My other favorite gift was my 22 week ultrasound! On December 23rd, we were able to go get a good look at Baby, now no longer a gummy bear, and see everything safe, sound, and oh-so-cute! So what are we having? See if you can tell. If you tilt your head to the right, you can see the baby's face. His/her hand is on his/her cheek with the thumb sticking up. Can't tell what the baby is? That's okay. Neither can I. And the doctor didn't look, either.
And we're not going to find out. I know that people are really frustrated. I have had more than one person tell me that I can't have a shower because "what will I buy?" Guess what? Babies need more than clothes, even though I know that's what people like to buy. So, if you are so inclined, and this is mostly for those few family members that are having fits over what to buy, Joe and I are registered at Babies R Us and Target. (Please note: I am not asking for presents. I have just had a lot of people ask me how they are supposed to know what to buy if they don't know what I'm having. How did people eve have babies before all of this technology?) If the colors look kind of boyish, it's because I let Joe pick them out, since I seriously doubt a baby girl would be really upset if we got a blue diaper bag. It's not because I know something you don't. (Side note: I was so close to going back on my resolve--I want to know, too! But it was my idea, I talked Joe into it, and he was going to hold me to it. They asked if we were going to find out the sex while I was in the bathroom, so I really didn't have a say. Sigh)

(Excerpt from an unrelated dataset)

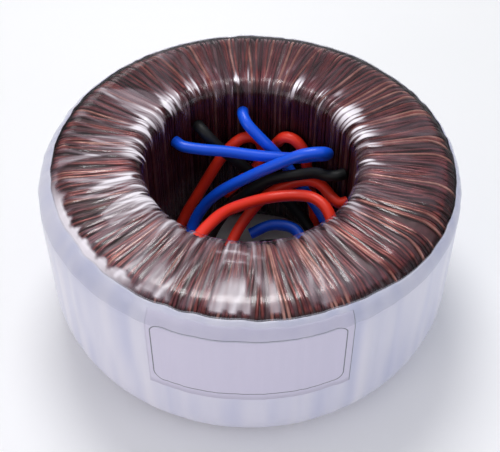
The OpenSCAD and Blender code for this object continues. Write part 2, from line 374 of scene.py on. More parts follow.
def spun_shell(name, points, normals, steps, span=2 * math.pi, start=0.0):
    """Spins a closed outline of (r, z) points into a piece. Returns it with each vertex's place,
    its angle, its index on the outline and its outward direction."""
    mesh = bmesh.new()
    row = mesh.verts.layers.int.new("row")
    verts = [mesh.verts.new((r * math.cos(start), r * math.sin(start), z)) for r, z in points]
    for k, vert in enumerate(verts):
        vert[row] = k
    edges = [mesh.edges.new((a, b)) for a, b in zip(verts, verts[1:] + verts[:1])]
    full = span == 2 * math.pi
    bmesh.ops.spin(
        mesh, geom=verts + edges, cent=(0, 0, 0), axis=(0, 0, 1), angle=span,
        steps=steps // (RING_CUTS + 1), use_merge=full, use_normal_flip=False, use_duplicate=False,
    )
    round_edges = [e for e in mesh.edges if e.verts[0][row] == e.verts[1][row]]
    bmesh.ops.subdivide_edges(mesh, edges=round_edges, cuts=RING_CUTS, use_grid_fill=True)
    if not full:
        bmesh.ops.holes_fill(mesh, edges=[e for e in mesh.edges if e.is_boundary], sides=0)
    bmesh.ops.recalc_face_normals(mesh, faces=mesh.faces)
    data = bpy.data.meshes.new(name)
    mesh.to_mesh(data)
    mesh.free()
    data.shade_smooth()
    obj = add_object(name, data)
    co = np.zeros(len(data.vertices) * 3)
    data.vertices.foreach_get("co", co)
    co = co.reshape(-1, 3)
    angle = np.arctan2(co[:, 1], co[:, 0])
    index = np.zeros(len(co), np.int32)
    data.attributes["row"].data.foreach_get("value", index)
    # The cuts lie on flats between the spun rings, so each point goes out to its circle.
    radius = np.array(points)[index, 0]
    co[:, 0], co[:, 1] = radius * np.cos(angle), radius * np.sin(angle)
    n = np.array(normals)[index]
    way = np.stack([n[:, 0] * np.cos(angle), n[:, 0] * np.sin(angle), n[:, 1]], 1)
    return obj, co, angle, index, way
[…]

So, what are we doing now that Christmas is over? Well, I have been working for hours on lesson plans for when the baby comes, and today I went to the high school to get late work graded and entered since the term end the week we get back to school. Joe goes to work everyday, but doesn't really do anything. Even with all this snow, people are reluctant to fix their cars. We cleaned our house, an event that doesn't happen too often, and it has (happily) stayed clean over the past few days. That's about it. Merry Christmas to everyone, and we hope that you have all had a wonderful Christmas, and that everyone will be safe on the roads tonight. But if by chance you do have fender bender, take your car to AutoMenders on 45th south. Behind Lowes. Happy New Year!